### WRITTEN INSTRUCTION
Please write out the complete listing that follows, exactly as it reads.

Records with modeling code
[BEGIN]
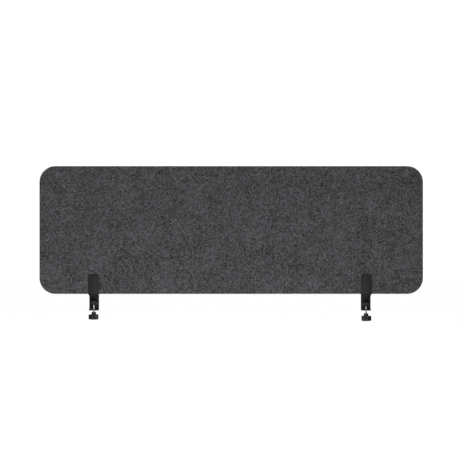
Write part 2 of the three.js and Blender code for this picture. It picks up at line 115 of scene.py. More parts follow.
class Blank:
    """A mesh on the bench, in millimetres: a primitive, then shaped in edit mode and by modifiers."""

    def __init__(self, name: str) -> None:
        """Takes up the primitive that was just added, and fixes its place in its mesh.

        Args:
            name: The piece's name.
        """
        self.body = bpy.context.active_object
        self.body.name = name
        self.body.data.name = name
        bpy.ops.object.transform_apply(location=True, rotation=True, scale=True)

    @classmethod
    def sheet(cls, name: str, low: Place, high: Place) -> "Blank":
        """A flat level rectangle between two corners.

        Args:
            name: The piece's name.
            low: Its lowest corner.
            high: Its highest corner, at the same height.

        Returns:
            The blank, one face that looks up.
        """
        middle = (Vector(low) + Vector(high)) / 2
        deselect_all()
        bpy.ops.mesh.primitive_plane_add(size=1, location=middle)
        bpy.context.active_object.scale = (high[0] - low[0], high[1] - low[1], 1)
        return cls(name)

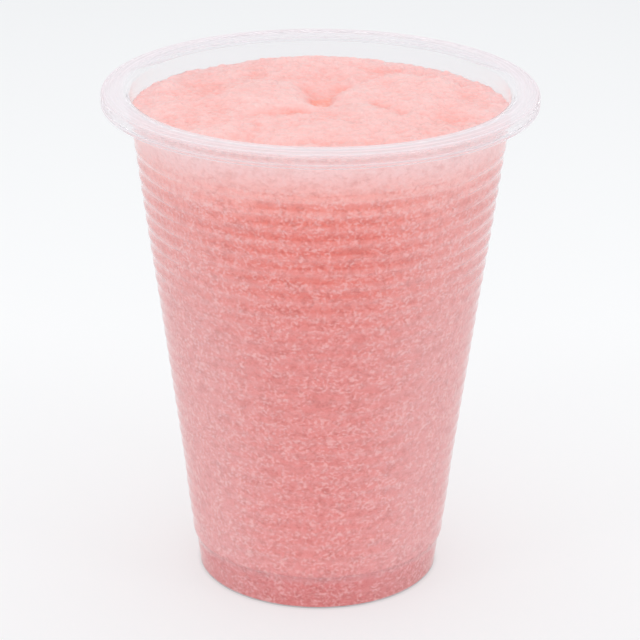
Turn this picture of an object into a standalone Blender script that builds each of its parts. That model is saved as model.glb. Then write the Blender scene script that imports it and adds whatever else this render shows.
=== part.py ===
[END]
### RESULT
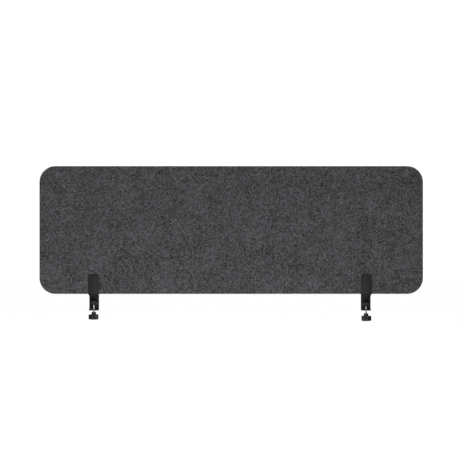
Write part 2 of the three.js and Blender code for this picture. It picks up at line 115 of scene.py. More parts follow.
class Blank:
    """A mesh on the bench, in millimetres: a primitive, then shaped in edit mode and by modifiers."""

    def __init__(self, name: str) -> None:
        """Takes up the primitive that was just added, and fixes its place in its mesh.

        Args:
            name: The piece's name.
        """
        self.body = bpy.context.active_object
        self.body.name = name
        self.body.data.name = name
        bpy.ops.object.transform_apply(location=True, rotation=True, scale=True)

    @classmethod
    def sheet(cls, name: str, low: Place, high: Place) -> "Blank":
        """A flat level rectangle between two corners.

        Args:
            name: The piece's name.
            low: Its lowest corner.
            high: Its highest corner, at the same height.

        Returns:
            The blank, one face that looks up.
        """
        middle = (Vector(low) + Vector(high)) / 2
        deselect_all()
        bpy.ops.mesh.primitive_plane_add(size=1, location=middle)
        bpy.context.active_object.scale = (high[0] - low[0], high[1] - low[1], 1)
        return cls(name)

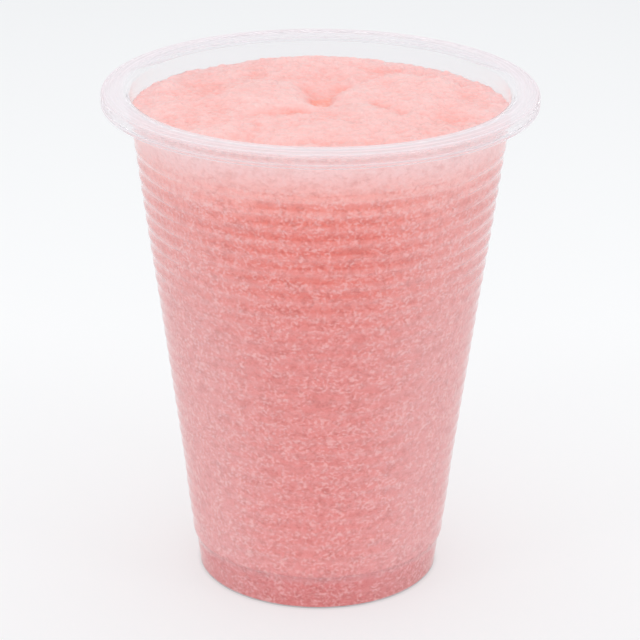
Turn this picture of an object into a standalone Blender script that builds each of its parts. That model is saved as model.glb. Then write the Blender scene script that imports it and adds whatever else this render shows.
=== part.py ===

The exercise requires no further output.